» WRITTEN PROBLEM
Please print the full listing exactly.

» RECORDED DATA
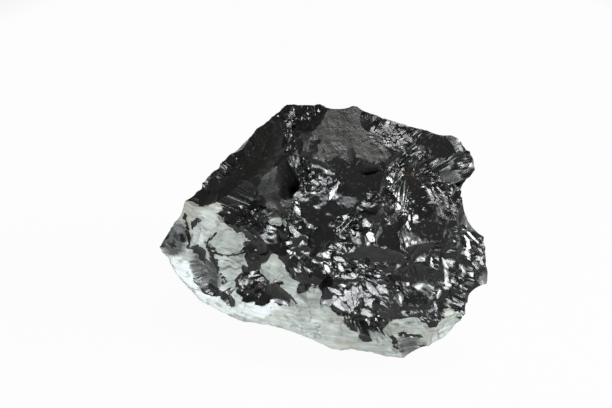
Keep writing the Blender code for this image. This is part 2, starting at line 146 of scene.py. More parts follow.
class Lump:
    """The cuts, in mm from the heart. A cut is given in the axes of the side that it is seen from."""

    def __init__(self):
        self.cuts = []
        rng = np.random.default_rng(GRAIN_SEED)
        along = rng.normal(size=(GRAIN_WAVES, 3))
        length = np.exp(rng.uniform(math.log(GRAIN_SHORT), math.log(GRAIN_LONG), GRAIN_WAVES))
        turns = 2 * math.pi * MEAN_RADIUS / length
        self.waves = along / np.linalg.norm(along, axis=1)[:, None] * turns[:, None]
        self.swell = np.concatenate([length, length]) / np.linalg.norm(length)
        self.rng = rng

    def add(self, centre, normal, shape, finish, rough, **shock):
        grain = rough * self.swell * self.rng.normal(size=2 * GRAIN_WAVES)
        self.cuts.append(Cut(centre, normal, shape, finish, grain, **shock))

    def face(self, at, facing, view=FRONT, finish=GLOSS, rough=0.35):
        """A flat fracture through a point."""
        self.add(np.array(at) @ view, unit(np.array(facing) @ view), None, finish, rough)

    def rim(self, start, end, near, lean, finish=GLOSS):
        """A flat fracture that ends the show side between two points of its outline, clockwise."""
        (x1, y1), (x2, y2) = start, end
        across, rise = x2 - x1, y2 - y1
        size = math.hypot(across, rise)
        middle = ((x1 + x2) / 2, (y1 + y2) / 2, near)
        self.face(middle, (-rise / size, across / size, lean), finish=finish, rough=0.3)

    def hollow(self, centre, facing, wide, deep, stretch, way, finish, rough, **shock):
        """A concave scar: the cap, wide and deep, of an ellipsoid stretched one way."""
        radius = (wide**2 + deep**2) / (2 * deep)
        way = unit(way - facing * (way @ facing))
        shape = np.array([way / stretch, np.cross(facing, way), facing]) / radius
        self.add(centre + facing * radius, facing, shape, finish, rough, mouth=wide / radius, **shock)

    def flake(
        self, at, wide, deep, facing=None, stretch=1.0, roll=0.0, view=FRONT, finish=GLOSS, rough=0.2, **shock
    ):
        """A scar struck where the eye's line through (right, up) meets what the cuts so far left."""
        hit, last = self.struck(at, view)
        facing = unit(np.array(facing) @ view) if facing else self.normal(last, hit)
        across = unit(view[0] - facing * (view[0] @ facing))
        roll = math.radians(roll)
        way = across * math.cos(roll) + np.cross(facing, across) * math.sin(roll)
        self.hollow(hit - facing * deep, facing, wide, deep, stretch, way, finish, rough, **shock)

    def nick(self, at, wide, deep, facing, near, stretch=3.0, finish=GLOSS, rough=0.2):
        """A bite out of the show side's outline, which runs on behind it. at is its deepest point."""
        bottom = np.array([*at, near]) @ FRONT
        toward = unit(np.array([*facing, 0.0]) @ FRONT)
        self.hollow(bottom, toward, wide, deep, stretch, FRONT[2], finish, rough)

    def chip(self, at, facing, wide, deep, stretch, way, finish):
        """A small plain scar, tried only on the directions round it."""
        self.hollow(at - facing * deep, facing, wide, deep, stretch, way, finish, 0.0)
        spread = 1.3 * stretch * wide / np.linalg.norm(at)
        self.cuts[-1].window = (unit(at), math.cos(min(spread, 1.0)))

    def struck(self, at, view):
        reach = np.linspace(60, -60, 481)
        points = np.array(at) @ view[:2] + reach[:, None] * view[2]
        distance = np.linalg.norm(points, axis=1)
        surface, last = self.carve(points / distance[:, None])[:2]
        first = int(np.argmax(distance < surface))
        return points[first], last[first]

    def normal(self, index, point):
        cut = self.cuts[index]
        return cut.normal if cut.shape is None else unit((cut.centre - point) @ cut.shape.T @ cut.shape)

    def carve(self, directions):
        """How far the stone reaches along each direction, which cut ends it there, and how much
        further the next cut would have let it reach."""
        phase = directions @ self.waves.T
        waves = np.concatenate([np.sin(phase), np.cos(phase)], axis=1)
        best = np.full(len(directions), 1e3)
        second = best.copy()
        last = np.zeros(len(directions), int)
        for index, cut in enumerate(self.cuts):
            if cut.window:
                toward, least = cut.window
                here = np.flatnonzero(directions @ toward > least)
                reach = cut.reach(directions[here])
            else:
                here = slice(None)
                reach = cut.reach(directions) + waves @ cut.grain
            nearer = reach < best[here]
            second[here] = np.where(nearer, best[here], np.minimum(second[here], reach))
            last[here] = np.where(nearer, index, last[here])
            best[here] = np.where(nearer, reach, best[here])
        return best, last, second - best


def cut_block(lump):
    """The big faces of the show side; points and facings are (right, up, near)."""
    lump.face((5.6, 19.3, 17), (0.02, 0.36, 0.93), finish=DULL, rough=0.12)  # flat dull top
    lump.face((-7.8, 16.8, 17.5), (-0.55, 0.50, 0.66), rough=0.15)  # flank
    lump.face((-11.4, 7.2, 17), (-0.40, 0.02, 0.92))  # left middle
    lump.face((3.2, 1.1, 22), (-0.02, -0.14, 1.0))  # brow
    lump.face((-21.3, -18.1, -1), (-0.48, -0.36, 0.80), finish=CRUST)  # left shoulder
    lump.face((-7.8, -14.7, 12), (-0.18, -0.62, 0.76))  # low left
    lump.face((-17.5, -18.1, 1.3), (-0.44, -0.74, 0.51), finish=CRUST, rough=0.3)
    lump.face((-0.5, -19.0, 10.2), (-0.33, -0.78, 0.54), finish=CRUST, rough=0.3)
    lump.face((5.6, -21.9, 8), (-0.22, -0.80, 0.56), finish=CRUST, rough=0.3)
    lump.face((12.8, -17.1, 11), (0.05, -0.58, 0.81))  # low front
    lump.face((26.2, 7.2, 16), (0.36, 0.16, 0.92))  # right
    lump.face((31.0, -6.2, 13), (0.46, -0.20, 0.86))  # right middle
    lump.face((29.8, -22.9, 6), (0.45, -0.66, 0.60), finish=CRUST)  # right foot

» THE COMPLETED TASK
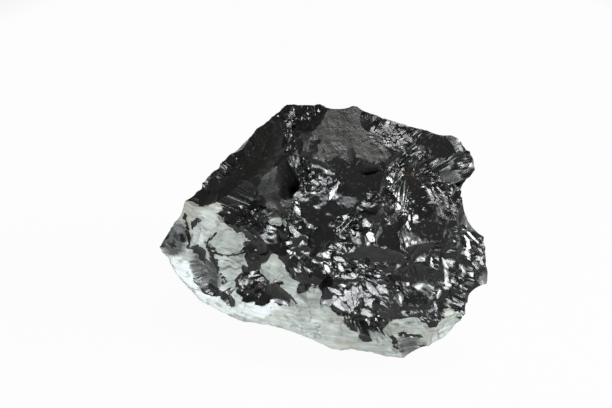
Keep writing the Blender code for this image. This is part 2, starting at line 146 of scene.py. More parts follow.
class Lump:
    """The cuts, in mm from the heart. A cut is given in the axes of the side that it is seen from."""

    def __init__(self):
        self.cuts = []
        rng = np.random.default_rng(GRAIN_SEED)
        along = rng.normal(size=(GRAIN_WAVES, 3))
        length = np.exp(rng.uniform(math.log(GRAIN_SHORT), math.log(GRAIN_LONG), GRAIN_WAVES))
        turns = 2 * math.pi * MEAN_RADIUS / length
        self.waves = along / np.linalg.norm(along, axis=1)[:, None] * turns[:, None]
        self.swell = np.concatenate([length, length]) / np.linalg.norm(length)
        self.rng = rng

    def add(self, centre, normal, shape, finish, rough, **shock):
        grain = rough * self.swell * self.rng.normal(size=2 * GRAIN_WAVES)
        self.cuts.append(Cut(centre, normal, shape, finish, grain, **shock))

    def face(self, at, facing, view=FRONT, finish=GLOSS, rough=0.35):
        """A flat fracture through a point."""
        self.add(np.array(at) @ view, unit(np.array(facing) @ view), None, finish, rough)

    def rim(self, start, end, near, lean, finish=GLOSS):
        """A flat fracture that ends the show side between two points of its outline, clockwise."""
        (x1, y1), (x2, y2) = start, end
        across, rise = x2 - x1, y2 - y1
        size = math.hypot(across, rise)
        middle = ((x1 + x2) / 2, (y1 + y2) / 2, near)
        self.face(middle, (-rise / size, across / size, lean), finish=finish, rough=0.3)

    def hollow(self, centre, facing, wide, deep, stretch, way, finish, rough, **shock):
        """A concave scar: the cap, wide and deep, of an ellipsoid stretched one way."""
        radius = (wide**2 + deep**2) / (2 * deep)
        way = unit(way - facing * (way @ facing))
        shape = np.array([way / stretch, np.cross(facing, way), facing]) / radius
        self.add(centre + facing * radius, facing, shape, finish, rough, mouth=wide / radius, **shock)

    def flake(
        self, at, wide, deep, facing=None, stretch=1.0, roll=0.0, view=FRONT, finish=GLOSS, rough=0.2, **shock
    ):
        """A scar struck where the eye's line through (right, up) meets what the cuts so far left."""
        hit, last = self.struck(at, view)
        facing = unit(np.array(facing) @ view) if facing else self.normal(last, hit)
        across = unit(view[0] - facing * (view[0] @ facing))
        roll = math.radians(roll)
        way = across * math.cos(roll) + np.cross(facing, across) * math.sin(roll)
        self.hollow(hit - facing * deep, facing, wide, deep, stretch, way, finish, rough, **shock)

    def nick(self, at, wide, deep, facing, near, stretch=3.0, finish=GLOSS, rough=0.2):
        """A bite out of the show side's outline, which runs on behind it. at is its deepest point."""
        bottom = np.array([*at, near]) @ FRONT
        toward = unit(np.array([*facing, 0.0]) @ FRONT)
        self.hollow(bottom, toward, wide, deep, stretch, FRONT[2], finish, rough)

    def chip(self, at, facing, wide, deep, stretch, way, finish):
        """A small plain scar, tried only on the directions round it."""
        self.hollow(at - facing * deep, facing, wide, deep, stretch, way, finish, 0.0)
        spread = 1.3 * stretch * wide / np.linalg.norm(at)
        self.cuts[-1].window = (unit(at), math.cos(min(spread, 1.0)))

    def struck(self, at, view):
        reach = np.linspace(60, -60, 481)
        points = np.array(at) @ view[:2] + reach[:, None] * view[2]
        distance = np.linalg.norm(points, axis=1)
        surface, last = self.carve(points / distance[:, None])[:2]
        first = int(np.argmax(distance < surface))
        return points[first], last[first]

    def normal(self, index, point):
        cut = self.cuts[index]
        return cut.normal if cut.shape is None else unit((cut.centre - point) @ cut.shape.T @ cut.shape)

    def carve(self, directions):
        """How far the stone reaches along each direction, which cut ends it there, and how much
        further the next cut would have let it reach."""
        phase = directions @ self.waves.T
        waves = np.concatenate([np.sin(phase), np.cos(phase)], axis=1)
        best = np.full(len(directions), 1e3)
        second = best.copy()
        last = np.zeros(len(directions), int)
        for index, cut in enumerate(self.cuts):
            if cut.window:
                toward, least = cut.window
                here = np.flatnonzero(directions @ toward > least)
                reach = cut.reach(directions[here])
            else:
                here = slice(None)
                reach = cut.reach(directions) + waves @ cut.grain
            nearer = reach < best[here]
            second[here] = np.where(nearer, best[here], np.minimum(second[here], reach))
            last[here] = np.where(nearer, index, last[here])
            best[here] = np.where(nearer, reach, best[here])
        return best, last, second - best


def cut_block(lump):
    """The big faces of the show side; points and facings are (right, up, near)."""
    lump.face((5.6, 19.3, 17), (0.02, 0.36, 0.93), finish=DULL, rough=0.12)  # flat dull top
    lump.face((-7.8, 16.8, 17.5), (-0.55, 0.50, 0.66), rough=0.15)  # flank
    lump.face((-11.4, 7.2, 17), (-0.40, 0.02, 0.92))  # left middle
    lump.face((3.2, 1.1, 22), (-0.02, -0.14, 1.0))  # brow
    lump.face((-21.3, -18.1, -1), (-0.48, -0.36, 0.80), finish=CRUST)  # left shoulder
    lump.face((-7.8, -14.7, 12), (-0.18, -0.62, 0.76))  # low left
    lump.face((-17.5, -18.1, 1.3), (-0.44, -0.74, 0.51), finish=CRUST, rough=0.3)
    lump.face((-0.5, -19.0, 10.2), (-0.33, -0.78, 0.54), finish=CRUST, rough=0.3)
    lump.face((5.6, -21.9, 8), (-0.22, -0.80, 0.56), finish=CRUST, rough=0.3)
    lump.face((12.8, -17.1, 11), (0.05, -0.58, 0.81))  # low front
    lump.face((26.2, 7.2, 16), (0.36, 0.16, 0.92))  # right
    lump.face((31.0, -6.2, 13), (0.46, -0.20, 0.86))  # right middle
    lump.face((29.8, -22.9, 6), (0.45, -0.66, 0.60), finish=CRUST)  # right foot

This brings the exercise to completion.